Santa Cruz del Islote

2013

One of the most densely populated islands on earth.

On the 31st of October 2011, the United Nations announced the global population had breached seven billion and would expand rapidly for decades, taxing natural resources if countries cannot better manage its growth. With earth’s population approaching unsustainable levels, I wanted to find out how people live in one of the most populated island on earth. Santa Cruz del Islote, one hectare of land 97 houses 700 people. A reportage from a place where population growth is no longer sustainable saturation seems to have been reached.

History and geography

As recounted by elderly people living on the island. Fishermen settled in the mid 19th century. The main reason for the settlement of what was just a sand bank was precisely its desert like features.
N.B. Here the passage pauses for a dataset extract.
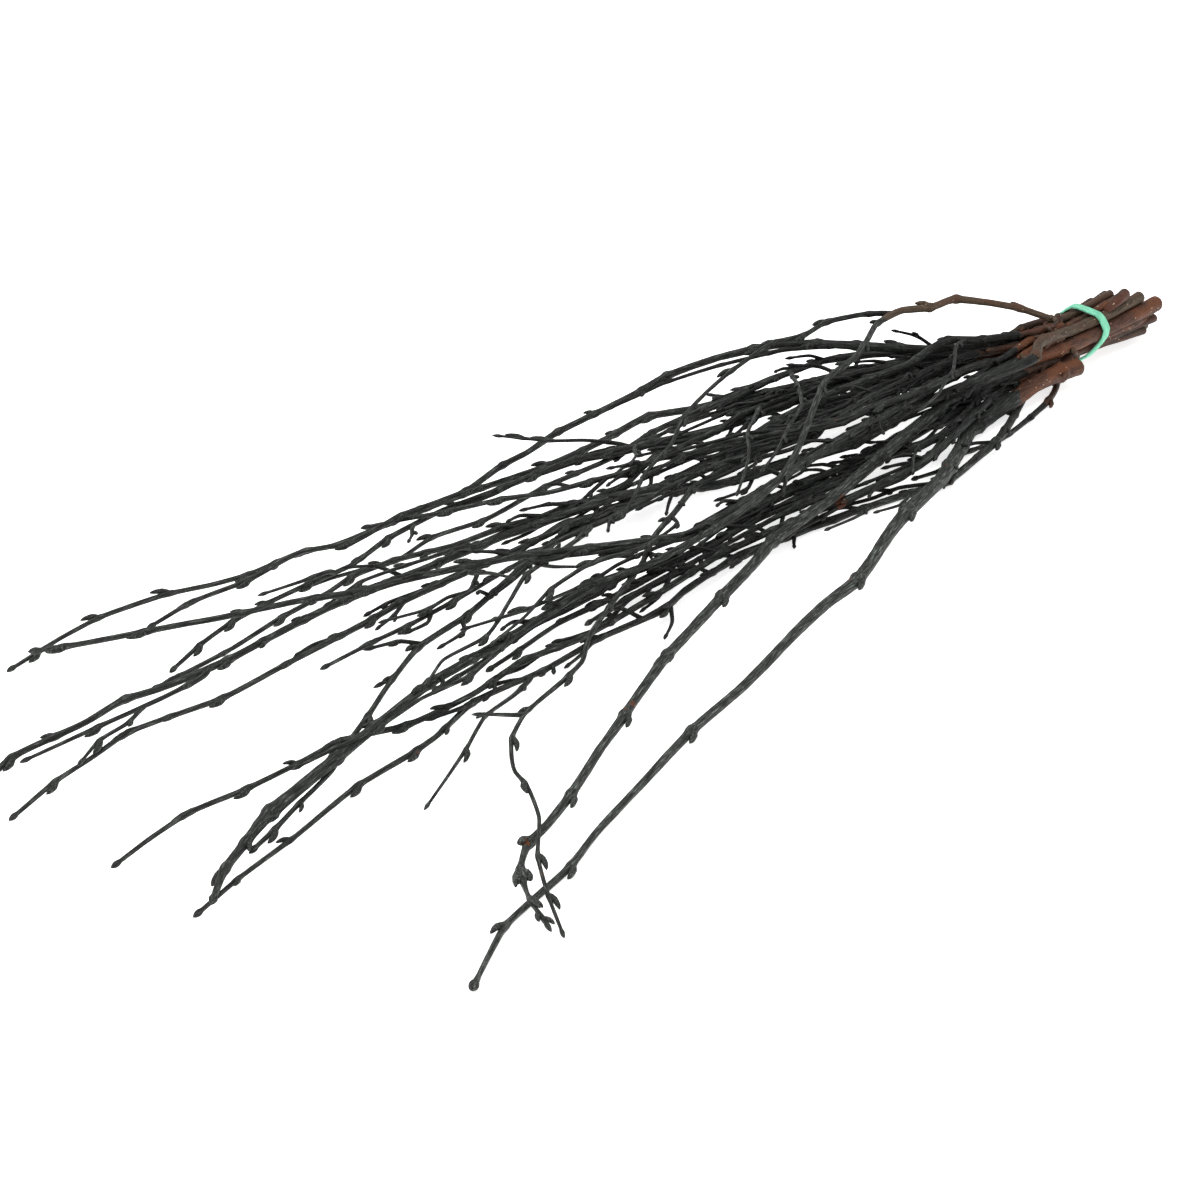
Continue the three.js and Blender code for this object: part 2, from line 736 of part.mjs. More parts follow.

While the mangrove forests and brackish water ponds of the neighbouring islands made for an ideal mosquito breeding ground, Santa Cruz del Islote had little vegetation no mosquitoes and a great wind constantly blowing trough. It looked and felt like a great place to settle an empty place. The early settlers days were days of plenty, the surrounding waters and coral reefs rich with fish. A lone man that went out to look for snails would fill the canoe in half a day. The settlers began to strengthen the sand bank by sinking the snail’s shells in the sand and so made the foundations onto which they build their homes. This success story travelled fast and attracted family upon family of settlers until it reached near saturation.

Today

Santa Cruz del Islote is part of the San Bernardo Archipelago the biggest continuous coral reef area of Colombia, declared a natural park in 1977. Despite this form of protection the bad news has been piling up. The corals seem to die slovenly, when the fishermen go out it takes them two or more hours to find a single snail, the rich fishing grounds of the past are largely empty. Fishermen that want to catch something have to leave the water of the archipelago and sail into far away waters. In and around Santa Cruz del Islote the human waste assembles in heaps, when the wind stops for two hours a day the island stinks. The population density is taking its toll on the environment and natural resources. The rising of the sea has eaten away the nearby island of Maravilla, where fishermen had a small house use to rest what is left today is a lone tree. On Santa Cruz del Islote talk about having to move somewhere else is no longer taboo.